CB: When I get this far from home it’s just as easy to go all the way
around the world instead of back-tracking through America. But also, we don’t
have many historical instruments in Australia, and I think there’s much
to be learned from looking at the old instruments. It’s partly an educative
process, and because of the travel I’ve been able to build up a formidable
library of slides which have come in handy to present lectures, or just to check
minor details of construction and decoration. I certainly wouldn’t want
to think that just because I live in an obscure region of the world I should
be ignorant.
EK: Tell me something about your activities in Australia. You build, of course,
but what else?
CB: I get quite busy with hire work: I have five instruments that I hire
out for concerts and recordings, and I’ve got a strong, fibreglass flight
case to zoom them all over Australia, by air or by road if necessary, if I can’t
move them to the location by myself. And there’s a great deal of repair
and maintenance, which I likewise do all over the country.
EK: All over the country?
CB: Yes. The land mass of Australia is about the same as the continental
United States, but instead of two hundred fifty million people we have only
eighteen million, and this service is very important.

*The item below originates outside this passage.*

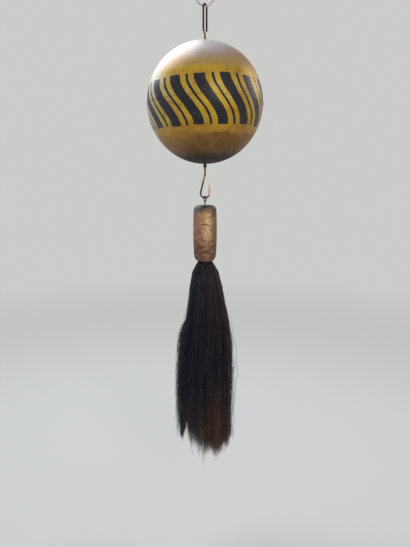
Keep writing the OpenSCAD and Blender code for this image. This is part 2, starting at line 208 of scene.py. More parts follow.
class Graph:
    """The node tree of a material or a world, in the making."""

    def __init__(self, owner, kind):
        owner.use_nodes = True
        self.tree = owner.node_tree
        self.tree.nodes.clear()
        self.out = self.tree.nodes.new("ShaderNodeOutput" + kind).inputs["Surface"]

    def node(self, kind, inputs=None, output=0, **settings):
        """Adds a node, feeds its inputs, and gives one of its outputs."""
        made = self.tree.nodes.new("ShaderNode" + kind)
        for key, value in settings.items():
            setattr(made, key, value)
        for key, value in (inputs or {}).items():
            self.feed(made.inputs[key], value)
        return Flow(self, made.outputs[output])

    def outputs(self, kind, names, inputs=None):
        """Adds a node, and gives several of its outputs."""
        made = self.node(kind, inputs).socket.node
        return [Flow(self, made.outputs[name]) for name in names]

    def feed(self, socket, value):
        if isinstance(value, Flow):
            self.tree.links.new(value.socket, socket)
        elif socket.type == "RGBA" and len(value) == 3:
            socket.default_value = (*value, 1)
        else:
            socket.default_value = value

    def maths(self, operation, *values):
        return self.node("Math", dict(enumerate(values)), operation=operation)

    def vector(self, operation, *values, output=0):
        return self.node("VectorMath", dict(enumerate(values)), output, operation=operation)

    def axes(self, vector):
        return self.outputs("SeparateXYZ", "XYZ", {0: vector})

    def away(self, value, middle):
        """How far a value is from a middle, to either side."""
        return self.maths("ABSOLUTE", value - middle)

    def step(self, value, start, end):
        """A soft rise from 0, where the value is start, to 1, where it is end. Either may be larger."""
        return self.node("MapRange", {"Value": value, "From Min": start, "From Max": end},
                         interpolation_type="SMOOTHSTEP")

    def coats(self, paint, *coats):
        """Lays colours over a first one, each with the share to which it covers."""
        for over, share in coats:
            paint = self.node("Mix", {0: share, 6: paint, 7: over}, 2, data_type="RGBA")
        return paint


# Finishes

class Finish(Graph):
    """A procedural material, laid out round one Principled shader."""

    def __init__(self, name):
        self.material = bpy.data.materials.new(name)
        super().__init__(self.material, "Material")
        self.shader = self.node("BsdfPrincipled")
        self.feed(self.out, self.shader)
        self.place = self.node("TexCoord", output="Object")

    def grain(self, scale, detail=3.0, roughness=0.55, stretch=(1, 1, 1), shift=(0, 0, 0), place=None):
        """Noise from 0 to 1, scale counted in spots to a metre."""
        at = self.node("Mapping", {"Vector": place or self.place, "Location": shift, "Scale": stretch})
        return self.node("TexNoise", {"Vector": at, "Scale": scale, "Detail": detail,
                                      "Roughness": roughness})

    def bump(self, height, distance, strength):
        return self.node("Bump", {"Height": height, "Distance": distance, "Strength": strength})

    def surface(self, **sockets):
        for name, value in sockets.items():
            self.feed(self.shader.socket.node.inputs[name.replace("_", " ")], value)
        return self.material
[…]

EK: Do you do it on some sort of schedule, or do you just go out on demand?
CB: I try to get to each capital city at least once every two years. It’s
a fair amount of travel, but I enjoy it and I’ve met some really marvelous
people.
EK: Do you contact these people and tell them you’re coming?
CB: I send them a card and they have to give me a buzz if they want their
instruments serviced. I’m also starting to look at Southeast Asia: earlier
this year I spent a month in Hong Kong—especially at Hong Kong University,
doing repair and restoration of their five or six keyboard instruments. Hong
Kong is going to be a regular stop for me now, and I’m trying to build
up a similar connection in Singapore.
EK: You mentioned the word “restoration.” Does Hong Kong University
have antique harpsichords?
CB: Not harpsichords, but they have two early pianos which had been “restored” in
Europe probably thirty years ago, before they were shipped to Hong Kong. They
were unplayable when I found them, but I managed to put them into pretty good
shape.
EK: Are you aware of any harpsichord activity on mainland China?

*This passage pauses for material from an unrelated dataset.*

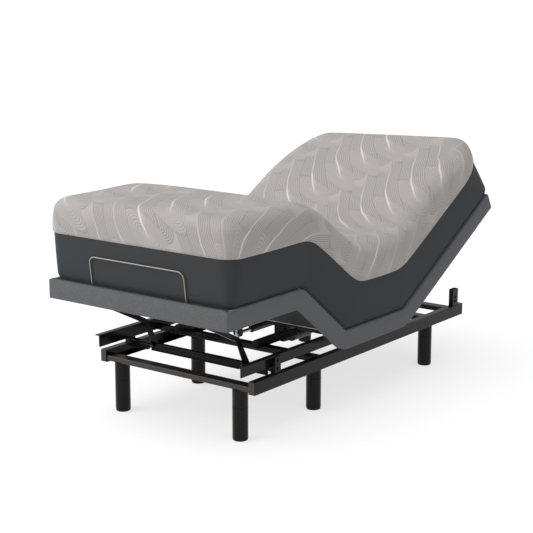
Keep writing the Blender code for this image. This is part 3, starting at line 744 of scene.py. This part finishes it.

CB: While in Hong Kong I met up with Dr. Joyce Lindorff, who came from New
York and now teaches at Hong Kong Baptist College. She’s a very keen harpsichordist
and is teaching harpsichord and performance practice in Hong Kong. She was a
visiting professor at the conservatory in Shanghai for a year. She said there
was a lot of interest in Western music in China. Violin and piano are big, but
harpsichord has not yet passed the novelty stage.

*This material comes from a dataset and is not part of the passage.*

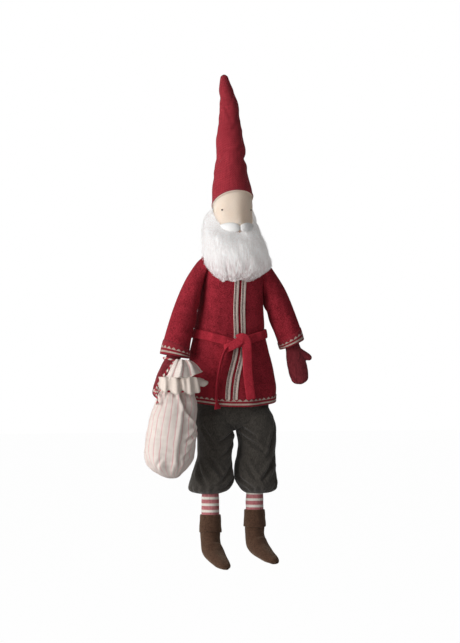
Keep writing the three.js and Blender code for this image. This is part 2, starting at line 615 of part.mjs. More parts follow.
// Hat: a slim cone with soft dents, its brim cut on a slope that drops to the back
const BRIM_SLOPE = 0.6;
const hatRows = [
  [brim - 0.23 * HAT, 0, 0, HEAD + GAP + LINEN + 0.6, HEAD + GAP + LINEN + 0.6],
  [brim - 0.08 * HAT, 0, -0.5, HEAD + GAP + LINEN + 0.3, HEAD + GAP + LINEN + 0.3],
  [brim + 0.01 * HAT, -1, -0.5, HEAD - 1.2 + GAP + LINEN, HEAD - 1.2 + GAP + LINEN],
  [brim + 0.1 * HAT, -2, 0, 0.9 * HEAD, 0.9 * HEAD],
  [brim + 0.22 * HAT, -2.5, 1, 0.79 * HEAD, 0.79 * HEAD],
  [brim + 0.31 * HAT, -2, 1.5, 0.7 * HEAD, 0.7 * HEAD],
  [brim + 0.41 * HAT, -2.5, 2, 0.73 * HEAD, 0.73 * HEAD],
  [brim + 0.54 * HAT, -3.5, 3, 0.58 * HEAD, 0.58 * HEAD],
  [brim + 0.72 * HAT, -3.5, 4, 0.49 * HEAD, 0.49 * HEAD],
  [brim + 0.86 * HAT, -7, 6, 0.37 * HEAD, 0.37 * HEAD],
  [brim + 0.95 * HAT, -9, 7, 0.24 * HEAD, 0.24 * HEAD],
  [tip, -9.5, 7.5, 0.06 * HEAD, 0.06 * HEAD],
];
const brimCut = solid(new THREE.BoxGeometry(FAR, FAR, FAR).translate(0, 0, -FAR / 2)
  .rotateX(-Math.atan(BRIM_SLOPE)).translate(0, -HEAD, brim));
const hatOuter = upright(hatRows, 0, { sides: ROUND }).subtract(brimCut);
const hatInner = upright(past(hatRows.slice(0, -1), 1), -LINEN, { sides: ROUND });
add('hat', hatOuter.subtract(hatInner).subtract(headGrown), RED_LINEN);
const wadding = upright(hatRows.slice(3, -1), -LINEN - GAP, { sides: ROUND })
  .subtract(box([-FAR, -FAR, 0], [FAR, FAR, brim + 0.11 * HAT])).subtract(headGrown);
add('hat_wadding', wadding, WADDING);

// Sack: a sagging bag, tied at the neck, with its frill fanned out above the tie
const bag = SACK.neck - SACK.low;
const sackRows = [
  [SACK.low, SACK.x + 2, SACK.y, 5, 3],
  [SACK.low + 0.034 * bag, SACK.x, SACK.y, 15, 11],
  [SACK.low + 0.16 * bag, SACK.x - 3, SACK.y, 0.83 * SACK.half, 0.84 * SACK.depth],
  [SACK.low + 0.36 * bag, SACK.x - 1.5, SACK.y, SACK.half, SACK.depth],
  [SACK.low + 0.56 * bag, SACK.x + 1, SACK.y, SACK.half, 0.96 * SACK.depth],
  [SACK.low + 0.79 * bag, SACK.x + 4.5, SACK.y, 0.91 * SACK.half, 0.84 * SACK.depth],
  [SACK.neck - 0.07 * bag, SACK.x + 6, SACK.y - 1, SACK.neckA + 3, SACK.neckB + 4],
  [SACK.neck - 3, SACK.x + 7, SACK.y - 2, SACK.neckA - 1.5, SACK.neckB],
  [SACK.neck + 5, SACK.x + 8, SACK.y - 3, SACK.neckA - 2, SACK.neckB - 0.5],
];
const sackOuter = upright(sackRows, 0, { sides: ROUND });
const inSack = sackRows.slice(1).map(([z, x, y, a, b], i) => [z + (i === 0 ? LINEN : 0), x, y, a, b]);
add('sack_cloth', sackOuter.subtract(upright(past(inSack, 0).map(([z, ...r], i) =>
  [i === inSack.length - 1 ? z + 1 : z, ...r]), -LINEN)), SACKING);
add('sack_filling', upright(inSack.map(([z, ...r], i) => [i === 0 ? z + GAP : z - GAP, ...r]),
  -LINEN - 3 * GAP, { sides: ROUND }), WADDING);

const pleated = (angle) => 1 + FRILL.pleat * Math.cos(FRILL.pleats * angle);
const frillRows = [
  [SACK.neck + 5 + GAP, SACK.x + 9, SACK.y - 4, SACK.neckA - 3, SACK.neckB - 2],
  [SACK.neck + 0.22 * FRILL.rise, FRILL.x - 2, FRILL.y, FRILL.half - 2, FRILL.depth],
  [SACK.neck + 0.58 * FRILL.rise, FRILL.x, FRILL.y, FRILL.half, FRILL.depth + 1],
  [SACK.neck + 0.8 * FRILL.rise, FRILL.x + 4, FRILL.y, 0.64 * FRILL.half, FRILL.depth],
  [SACK.neck + FRILL.rise, FRILL.x + 7, FRILL.y, 0.39 * FRILL.half, 0.5 * FRILL.depth],
];
add('sack_frill', upright(frillRows, 0, { sides: 44, steps: 2, shape: pleated }), SACKING);

// Drawstring: two turns round the neck, a knot, two strands up to the hand and a tail
const windingZ = SACK.neck - 1.2;
const windA = SACK.neckA - 1.5 + TWINE / 2 + 0.7;
const windB = SACK.neckB + TWINE / 2 + 0.7;
const PITCH = TWINE + 0.6;
const KNOT = 3.4;
const LOOP_STEPS = 24;
const CORD_SIDES = 6;
const neckX = SACK.x + 7.2;
const neckY = SACK.y - 2.2;
const windingPoint = (turn) => vec(
  neckX - windA * Math.cos(turns(turn)), neckY + windB * Math.sin(turns(turn)),
  windingZ + PITCH * (turn - WINDING_TURNS / 2));
function winding() {
  const steps = WINDING_TURNS * LOOP_STEPS;
  const rings = [];
  for (let k = 0; k <= steps; k++) {
    const t = (0.03 + 0.94 * k / steps) * WINDING_TURNS;
    const at = windingPoint(t);
    const outward = at.clone().sub(vec(neckX, neckY, at.z)).normalize();
    rings.push(ring(at, outward.multiplyScalar(TWINE / 2), vec(0, 0, TWINE / 2), CORD_SIDES));
  }
  let least = Infinity;
  rings.forEach((r, i) => rings.slice(i + LOOP_STEPS / 2).forEach((s) =>
    r.forEach((p) => s.forEach((q) => { least = Math.min(least, p.distanceTo(q)); }))));
  console.log(`drawstring winding: least gap to itself ${least.toFixed(2)} mm`);
  return skin(rings);
}
add('drawstring_winding', solid(winding()).subtract(upright(sackRows, GAP, { sides: ROUND })), TWINE_RED);

const knotAt = [neckX - windA - TWINE / 2 - KNOT - 0.1, SACK.y - 1, windingZ - 1];
const ball = (at, radius) => solid(new THREE.SphereGeometry(radius, 10, 6).translate(...at));
add('drawstring_knot', ball(knotAt, KNOT), TWINE_RED);
const handX = -(arms.right.inner[0] + arms.right.outer[0]) / 2;
const wristZ = 277;
const strandTop = [handX - 3, -arms.right.lean - MITTEN.depth - TWINE - 2.7, wristZ - 2];
const strandLean = Math.atan2(knotAt[0] - strandTop[0], strandTop[2] - knotAt[2]);
const strand = (shift) => {
  const [dx, dz] = [shift * Math.cos(strandLean), shift * Math.sin(strandLean)];
  const step = (share, y) => [
    THREE.MathUtils.lerp(knotAt[0], strandTop[0], share) + dx, y,
    THREE.MathUtils.lerp(knotAt[2], strandTop[2], share) + dz,
  ];
  return cord([
    step(0.12, knotAt[1] - 1), step(0.35, strandTop[1] - 1),
    step(0.7, strandTop[1] - 0.6), step(1, strandTop[1]),
  ], 10);
};
add('drawstring_strand_outer', strand(-1.7), TWINE_RED);
add('drawstring_strand_inner', strand(1.7), TWINE_RED);
const endKnotAt = [knotAt[0] - 2, knotAt[1] - 14, knotAt[2] - 15];
add('drawstring_tail', cord([
  [knotAt[0] - 0.5, knotAt[1] - KNOT - 0.9, knotAt[2] - 1],
  [knotAt[0] - 1.6, knotAt[1] - 10, knotAt[2] - 5],
  [endKnotAt[0], endKnotAt[1], endKnotAt[2] + 2.6],
], 8), TWINE_RED);
add('drawstring_end_knot', ball(endKnotAt, 2.2), TWINE_RED);

// The loop round the wrist: a closed ring of twine above the thumb
const LOOP_FACETS = 20;
function wristLoop() {
  const { cuff, end } = handAxis(arms.right);
  const along = end.clone().sub(cuff).normalize();
  const across = vec(1, 0, 0).addScaledVector(along, -along.x).normalize();
  const middle = cuff.clone().addScaledVector(along, cuff.z - wristZ);
  return Array.from({ length: LOOP_FACETS }, (_, k) => {
    const angle = turns(k / LOOP_FACETS);
    const out = across.clone().multiplyScalar((MITTEN.wrist + 3.2) * Math.cos(angle))
      .add(vec(0, (MITTEN.depth + 2.4) * Math.sin(angle), 0));
    return ring(middle.clone().add(out), out.clone().setLength(TWINE / 2),
      along.clone().multiplyScalar(TWINE / 2), CORD_SIDES);
  });
}
add('wrist_loop', hoop(wristLoop()), TWINE_RED);

// A ring of rings closed on itself, without caps
function hoop(rings) {
  const sides = rings[0].length;
  const count = rings.length;
  const faces = [];
  for (let k = 0; k < count; k++) {
    for (let i = 0; i < sides; i++) {
      const [a, b] = [k * sides + i, k * sides + (i + 1) % sides];
      const [c, d] = [(k + 1) % count * sides + i, (k + 1) % count * sides + (i + 1) % sides];
      faces.push(a, b, d, a, d, c);
    }
  }
  const geometry = new THREE.BufferGeometry().setFromPoints(rings.flat());
  geometry.setIndex(faces);
  return solid(geometry);
}

// The doll hangs from the tip of its hat
const [, tipX, tipY] = hatRows[hatRows.length - 1];
doll.position.set(-tipX, -tipY, -tip);
const group = new THREE.Group();
group.add(doll);

export default group;
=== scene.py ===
# A tall cloth Santa doll with a drawstring sack, dressed over its CAD frame.
# Lengths in this file are millimetres on the doll: x to the viewer's right, y away from the
# viewer, z up from the toe tips. at() turns them into the frame's metres.
import bpy
import bmesh
from functools import partial
from math import atan2, copysign, cos, exp, pi, radians, sin, sqrt
from mathutils import Matrix, Vector, noise


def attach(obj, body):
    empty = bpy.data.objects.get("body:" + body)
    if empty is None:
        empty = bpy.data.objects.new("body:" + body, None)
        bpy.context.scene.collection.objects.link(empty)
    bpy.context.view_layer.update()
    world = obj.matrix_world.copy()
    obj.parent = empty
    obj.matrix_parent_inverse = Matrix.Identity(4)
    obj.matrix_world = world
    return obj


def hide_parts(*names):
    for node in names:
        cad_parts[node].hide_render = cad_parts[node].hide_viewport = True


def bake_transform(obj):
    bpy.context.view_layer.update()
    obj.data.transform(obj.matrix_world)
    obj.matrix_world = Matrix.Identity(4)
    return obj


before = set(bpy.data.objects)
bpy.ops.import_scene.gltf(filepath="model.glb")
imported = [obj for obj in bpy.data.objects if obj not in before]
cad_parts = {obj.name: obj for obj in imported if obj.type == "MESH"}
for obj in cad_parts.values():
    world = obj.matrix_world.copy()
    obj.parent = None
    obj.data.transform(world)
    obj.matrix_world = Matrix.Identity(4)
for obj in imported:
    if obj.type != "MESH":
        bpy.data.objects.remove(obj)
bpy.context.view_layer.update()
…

EK: Do you know what China has in the way of instruments?
CB: They have a World War II-vintage Neupert, and the symphony owns an instrument
by a Japanese maker. Some years ago Edward Turner from Vancouver went over and
finished an instrument in Beijing. To my knowledge, those are the only harpsichords
in China; of course, there may well be others. But there’s a big population
there, just waiting to buy harpsichords.
EK: Let’s talk about harpsichord building in Australia. How much activity
is there?
CB: A fair amount. Mars McMillan, in Melbourne, was one of the first Australian
builders and is still quite active. Alastair McAllister is another, and he and
Mars McMillan worked together for a while as “Harpsichord Makers of Melbourne”.
Another builder, Marc Nobel worked very closely with them, and they and a few
others became known as the “Clifton Hill” School, after the suburb
they congregated in. Alan Todd, another young builder, works just outside Melbourne.
In Adelaide there’s Richard Schaumloffel, who’s been working exclusively
with fortepianos for the last couple of years and has done a number of fine
Walther copies. Hubbard has an agency is Brisbane called Stevens of Brisbane,
run by two semi-retired air-traffic controllers. There’s also a gentleman
outside of Brisbane call Warren Roff-Marsh, who’s been working more in
the European factory tradition, using a very technological jack design with
plectra of silicone-impregnated leather. There’s Bill Bright who’s
worked for many years in New South Wales and who studied with Rainer Schütze.
In Sydney there’s myself and Hugh Jones, who builds harps as well as harpsichords
and is also an organ maker. Then there’s Ken Tyrrell, a retired fireman
who’s active in the Australian Association of Musical Instrument Makers,
and there’s Gillian Alcock in Canberra. Her specialty is hammer dulcimers,
but she also builds harpsichords.
EK: About how many people does this add up to?
CB: There are about twelve or thirteen people who call themselves full-time
professional harpsichord makers, which is quite extraordinary in a country with
only eighteen million people.
EK: Your isolation from Europe and the United States must create problems,
but you seem to have surmounted them fairly easily.
CB: I try to surmount them. I think the travel helps me keep abreast of what’s
happening, and I think that’s given me a bit of an edge over my colleagues
in Australia.
EK: I’m sure it has; in fact, it’s probably given you a bit of
an edge over a lot of other builders, too.
CB: Well, the harpsichord makers I’ve met have been a very friendly
and open lot, and wherever I’ve gone I’ve found a tremendous willingness
to share resources and ideas. I think this cross-fertilization has benefited
all makers. Instead of a group of people sort of stabbing in the dark and making
slow step-by step-progress we have all learned from each other. As a result
we see higher-quality instruments spread all over the globe.
EK: The quality of harpsichord building has certainly risen dramatically in
the last 20 years.
CB: That’s been really noticeable to me, coming to the Boston Festival
each time. It’s been a tremendous thing to see.
EK: Carey, thanks for sharing your thoughts and experiences with us.